**Requirement**
Reproduce all of the data exactly.

**Provided material**
* Begin *
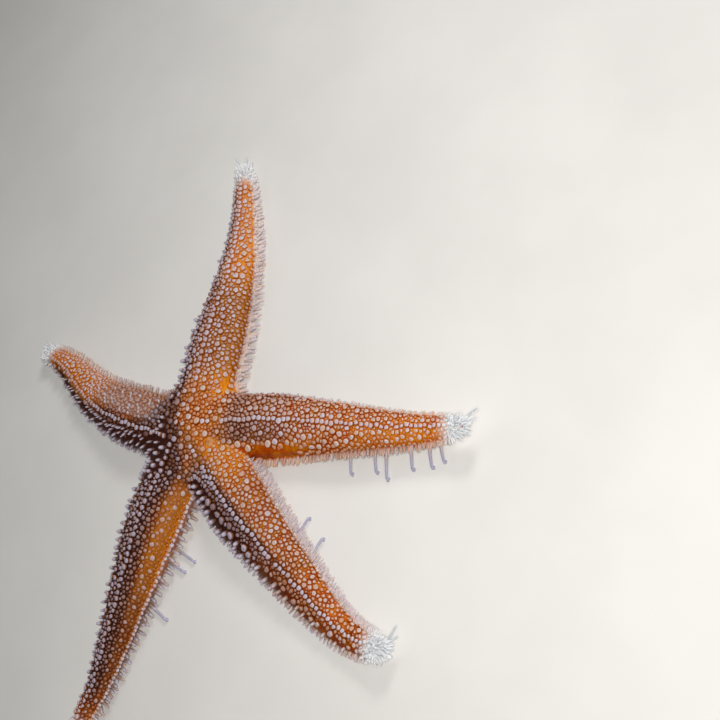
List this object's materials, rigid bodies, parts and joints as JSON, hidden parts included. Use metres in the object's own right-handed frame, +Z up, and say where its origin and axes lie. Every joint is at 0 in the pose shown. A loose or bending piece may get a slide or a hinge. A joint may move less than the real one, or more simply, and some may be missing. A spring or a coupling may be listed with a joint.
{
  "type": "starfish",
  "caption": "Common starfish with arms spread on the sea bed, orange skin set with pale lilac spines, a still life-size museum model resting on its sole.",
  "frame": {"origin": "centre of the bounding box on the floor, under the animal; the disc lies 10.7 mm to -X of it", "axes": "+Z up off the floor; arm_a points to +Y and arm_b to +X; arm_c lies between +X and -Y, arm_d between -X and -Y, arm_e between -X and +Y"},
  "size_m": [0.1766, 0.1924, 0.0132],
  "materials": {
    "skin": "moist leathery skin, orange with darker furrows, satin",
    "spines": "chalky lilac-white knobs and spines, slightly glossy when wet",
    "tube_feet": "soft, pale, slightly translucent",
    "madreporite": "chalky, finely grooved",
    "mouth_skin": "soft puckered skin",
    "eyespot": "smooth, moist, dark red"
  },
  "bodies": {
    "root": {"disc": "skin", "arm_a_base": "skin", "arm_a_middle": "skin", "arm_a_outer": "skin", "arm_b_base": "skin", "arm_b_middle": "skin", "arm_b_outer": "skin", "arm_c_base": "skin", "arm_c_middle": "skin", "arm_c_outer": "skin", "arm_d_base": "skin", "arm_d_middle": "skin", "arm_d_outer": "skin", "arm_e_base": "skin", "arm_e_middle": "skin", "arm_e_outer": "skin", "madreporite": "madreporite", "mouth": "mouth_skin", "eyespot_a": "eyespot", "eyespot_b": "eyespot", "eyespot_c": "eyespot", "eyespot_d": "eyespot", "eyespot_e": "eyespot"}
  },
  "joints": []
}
* End *
**Full response**
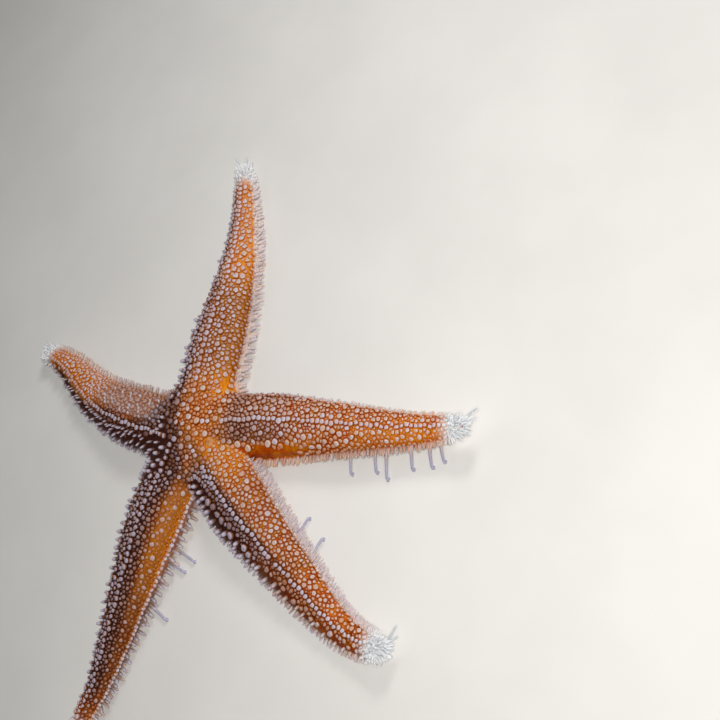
List this object's materials, rigid bodies, parts and joints as JSON, hidden parts included. Use metres in the object's own right-handed frame, +Z up, and say where its origin and axes lie. Every joint is at 0 in the pose shown. A loose or bending piece may get a slide or a hinge. A joint may move less than the real one, or more simply, and some may be missing. A spring or a coupling may be listed with a joint.
{
  "type": "starfish",
  "caption": "Common starfish with arms spread on the sea bed, orange skin set with pale lilac spines, a still life-size museum model resting on its sole.",
  "frame": {"origin": "centre of the bounding box on the floor, under the animal; the disc lies 10.7 mm to -X of it", "axes": "+Z up off the floor; arm_a points to +Y and arm_b to +X; arm_c lies between +X and -Y, arm_d between -X and -Y, arm_e between -X and +Y"},
  "size_m": [0.1766, 0.1924, 0.0132],
  "materials": {
    "skin": "moist leathery skin, orange with darker furrows, satin",
    "spines": "chalky lilac-white knobs and spines, slightly glossy when wet",
    "tube_feet": "soft, pale, slightly translucent",
    "madreporite": "chalky, finely grooved",
    "mouth_skin": "soft puckered skin",
    "eyespot": "smooth, moist, dark red"
  },
  "bodies": {
    "root": {"disc": "skin", "arm_a_base": "skin", "arm_a_middle": "skin", "arm_a_outer": "skin", "arm_b_base": "skin", "arm_b_middle": "skin", "arm_b_outer": "skin", "arm_c_base": "skin", "arm_c_middle": "skin", "arm_c_outer": "skin", "arm_d_base": "skin", "arm_d_middle": "skin", "arm_d_outer": "skin", "arm_e_base": "skin", "arm_e_middle": "skin", "arm_e_outer": "skin", "madreporite": "madreporite", "mouth": "mouth_skin", "eyespot_a": "eyespot", "eyespot_b": "eyespot", "eyespot_c": "eyespot", "eyespot_d": "eyespot", "eyespot_e": "eyespot"}
  },
  "joints": []
}